Throughout my life I have been most drawn to the well-read vagabond, the dreamer of words. We misfits delve deep into the places only secret passages, scribbles, and verse could explain. The writers and especially, the poets translate the songs of life and make beauty out of death, an inevitable pain we carry with us.
But, books are not the only form of magic for a young girl (or an equally unsettled woman). Books are just the gateway to the ethereal. So, too, wilderness, or in my early years, the woodlands and fields surrounding my home became backdrop to the marvelous.
“There are demons in the trees,” my great aunt hissed. She loathed the sensibility of trees, the diamond light of stories that spilled from the laps of camping strangers.
“There a witches in them woods,” warned our neighbor, an old, blood-worn man who could have been equally despised. His cradled, misunderstood life lacked the love and children known to other homes.
Do you want to know a story?
Get out of your head, girl, before your family thinks you’re crazy.
I knew a man who kept thousands of books. So many books, his basement became impenetrable. When the rooms of his home filled, he then filled his garage. When the garage filled, the pasture became a tarp-covered library. He couldn’t stop reading.
In this man’s imagination, we could go to Chicago. “Like gangsters,” I asked? “Yes, yes, like gangsters, Bonnie.”

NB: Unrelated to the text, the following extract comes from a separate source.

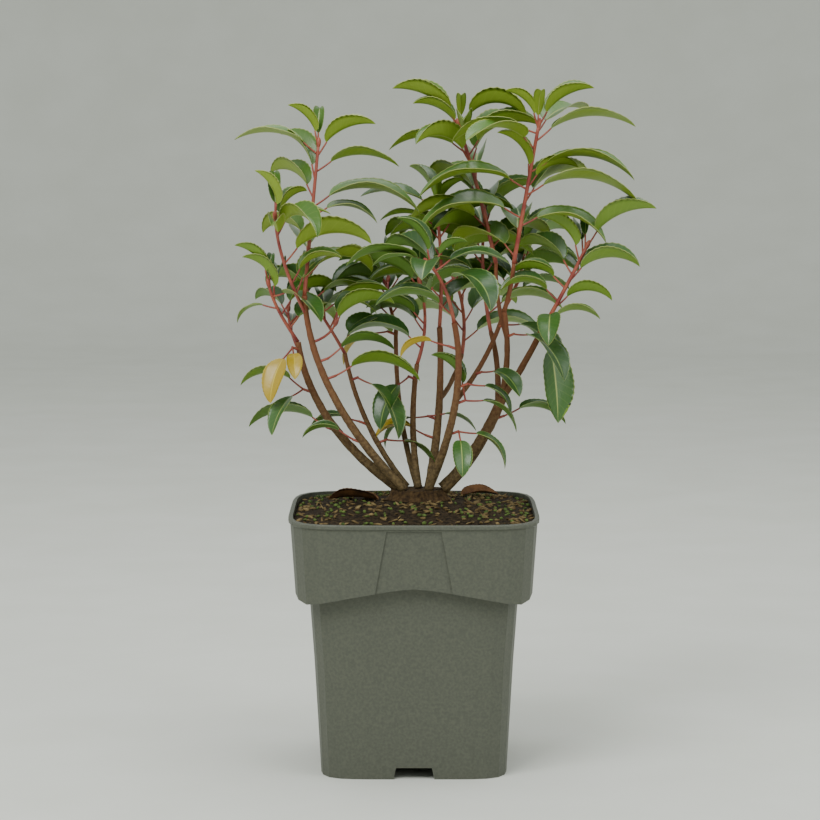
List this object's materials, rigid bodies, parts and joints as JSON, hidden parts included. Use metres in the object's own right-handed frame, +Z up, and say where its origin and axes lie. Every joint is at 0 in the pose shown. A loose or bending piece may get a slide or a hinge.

Other times, under the cloak of his books, he’d pull me close and breathe in my scent, mixed with the aged pages and dewy mold of damp Arial. “Lolita,” he’d whisper. My hands dropped the books. Paper cuts.
Who will I be when the book is closed?
On my great-grandfather’s lap, I learned to love the quiet of dusk and the grace of storytelling. I don’t remember his face; I remember the way he read with an intensity and seriousness of the most important of undertakings: Milton, Dostoevsky, Donne. He was the son of poor farmers ―his chance of leaving depended on the secrets of pages, portals of our longing. I was a child who recognized the bite of a hungry existence. I understood then as I do now the fear of being discovered for your dissatisfied, restless nature.
“There’s a world saved for us,” he’d whisper.
I remember, grandfather.
So many years have passed. I am not the girl of the teacher’s longing. I am not the woman carved from a loss, or a dreaming child.
Still, words haunt me.
As the smell of pine needles fills my nose and the sound of a curious jay follows me through the labyrinth of trees, I spread my books and papers on the ridge and look below at the lights of town. I am driven down to skin and bones by the city, sprawled like a monstrous blanket below the feet of this honorable chunk of rock. The mountain holds life, breath, time, and memory close to its heart.
I grew up with the woods as company, just as the stories. What 400 year old tree doesn’t have its stories to make the skin tingle, the electric pulse through the summer air?
My favorite books are old. They break with damp rot and broken spine. So, too, my problems seem trivial in comparison to these trees.
I wake to mockingbird song. I retire at night to her song. The song always changes, of course, because that is the nature of the mockingbird―to steal the pure melodies and make them her own.
Distance does not make you falter.
Now, arriving in magic, flying,
and finally, insane for the light,
you are the butterfly and you are gone.
― Goethe
Before every great act of ceremony, words are read, poems recited. Spells are thrown into the air as the orator holds ancient verse. Even seasons bring a favorite book or passage to mind, a story to announce the coming rain, the Yule fire, or the bite of ripe, high-summer feasting.
To speak the words of the beloved, we make our intentions known. The spell of language takes hold of us in times when we must remain, and in times when we need the courage to go. Stories marvel, delight, and dance on the imagination. Imagination creates what is possible.
The light of the fire dances up as we remember, as we make the stories our own.